Kyriakidis, the editor of The Archaeology of Ritual, describes the book as “not ... presenting one unified attitude toward ritual.... [Rather] it should be viewed as exemplifying the discourse on the archaeology of ritual today” (1). The 12 papers that make up this volume were delivered at a conference at the Cotsen Institute of Archaeology in Los Angeles in 2004. Kyriakidis sets the tone for the discussion by his pragmatic approach to the identification of ritual activity in the archaeological record with a helpful definition of “ritual”: “an etic category that refers to set activities with a special (non-normal) intention in action, which are specific to a group of people” (10). “Set” activities, according to Kyriakidis, are those that by repetition have become crystallized and are thus more likely to leave traces than are the more random patterns of mundane actions. Nevertheless, there are limitations as to how precisely one can identify a particular ritual. Common material elements among rituals in the same belief system, the reuse of a site by multiple rituals, and the impossibility of linking constancy of behavior with consistency of belief prohibit making fine distinctions between individual rituals. The sharing of a site by ritual and mundane activities (e.g., a church office) and the clearing of a ritual site with disposal of the objects in a secondary deposition also can deceive the archaeologist. Kyiakidis remains confident that awareness of these issues and appropriate “calibration” can reduce the likelihood of a mistake in attribution. Renfrew (ch. 2) also addresses practical considerations in arguing that evidence of ritual may not necessarily imply the presence of religion, a question that can be answered only by considering the larger context.
Some of the papers reflect on the goal of studying ritual. Marcus, working in Mesoamerican archaeology, argues against narrow readings that limit the scope of available conclusion. Instead, she promotes a methodology that looks to the fundamental principles that shape all ritual within a culture; she thus situates religion in a broader sociopolitical context. Hastorf focuses on the “dynamic between inclusion and exclusion in ritual” (99). The sunken enclosures that would have been accessible to all ritual participants at the Andean site of Chiripa were replaced by a mound with a sunken enclosure surrounded by small cobbled structures, probably used for preparation and curation. Although the enclosure still allowed for participation, the mound restricted access. A subsequent rebuilding produced a still higher platform with a sunken enclosure surrounded by well-built, fully planned rooms. Again, the enclosure suggests inclusiveness, but the rooms, which had sliding doors, express exclusion and hierarchical relationships. Nikolaidou’s paper raises the slightly different question of whether ritual can be identified outside a clearly cultic context. She suggests that objects produced by skilled craftsmen and craftswomen during the Greek Neolithic were encoded with social and cultural meaning, effectively ritualizing the technologies used in their manufacture.
Four of the papers provide cautionary tales about the perils of relating one source of information about ritual to another. Fogelin castigates his colleagues who read the present onto the past by identifying a seated figure on Indus Valley seals as proto-Shiva, a practice that enhances understanding neither of Shiva nor of the Indus Valley culture.
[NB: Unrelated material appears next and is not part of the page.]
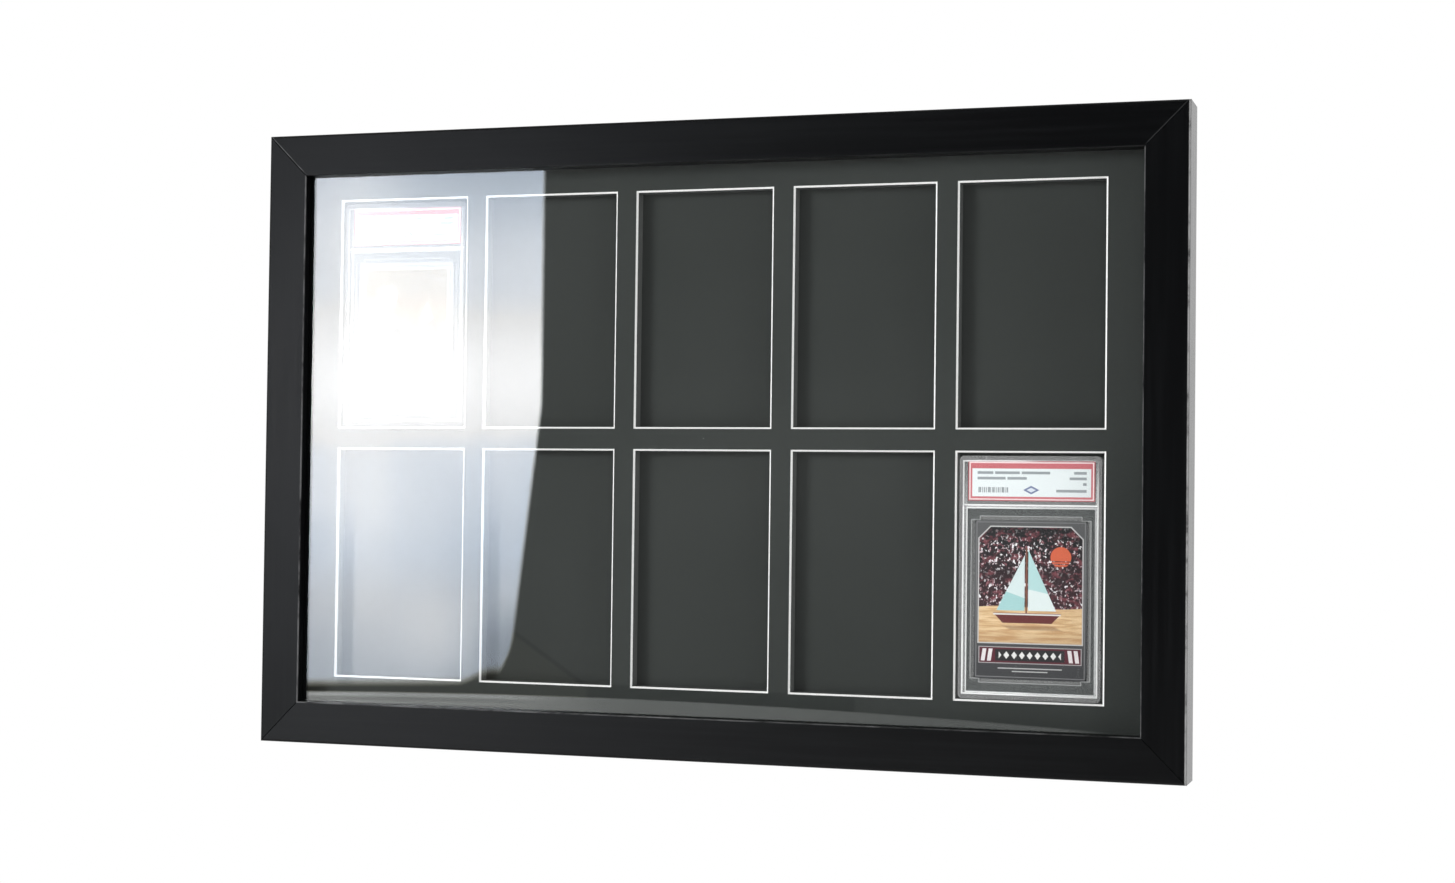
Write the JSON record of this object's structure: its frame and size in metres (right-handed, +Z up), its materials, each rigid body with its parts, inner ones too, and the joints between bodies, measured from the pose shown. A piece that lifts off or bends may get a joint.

Ancient religions must be read within their own contexts. Examining the burial patterns at an early historic-period Buddhist monastery, Fogelin demonstrates that the material remains reveal an ambivalence about the relationship between the monks and local populations that contradicts later textual evidence. Lopez y Royo confronts a different manipulation of the evidence. Odissi dance is a classical form (re)invented in the 1940s, with roots in 20th-century theater, and subsequently linked with the temple maharis, who entertained Lord Jagannath by the inclusion of certain movements and gestures similar to those found in earlier Hindu, Buddhist, and Jain temple art. By this process, the dance has become accepted as ritual by performer and audience. Humphrey and Laidlaw provide a useful object lesson against reading all acts related to sacred activity as ritual. At a Buddhist monastery in Inner Mongolia, presentation of the taxilag, a portion of an animal sacrifice, is ritual, but the killing of the animal is not and is conducted in a very mundane manner. Ranger suggests that even important rituals may leave no record at all. In the oracular caves in Zimbabwe, postmenopausal women are vessels for the voice of God whose words are interpreted by the priests and priestesses who thereby also maintain their position as mediators of the divine. A temporary screen of wooden slats stands at the entrance, but in all other respects, each cave must be preserved in as close to a state of nature as possible as part of the staging to suggest the presence of God.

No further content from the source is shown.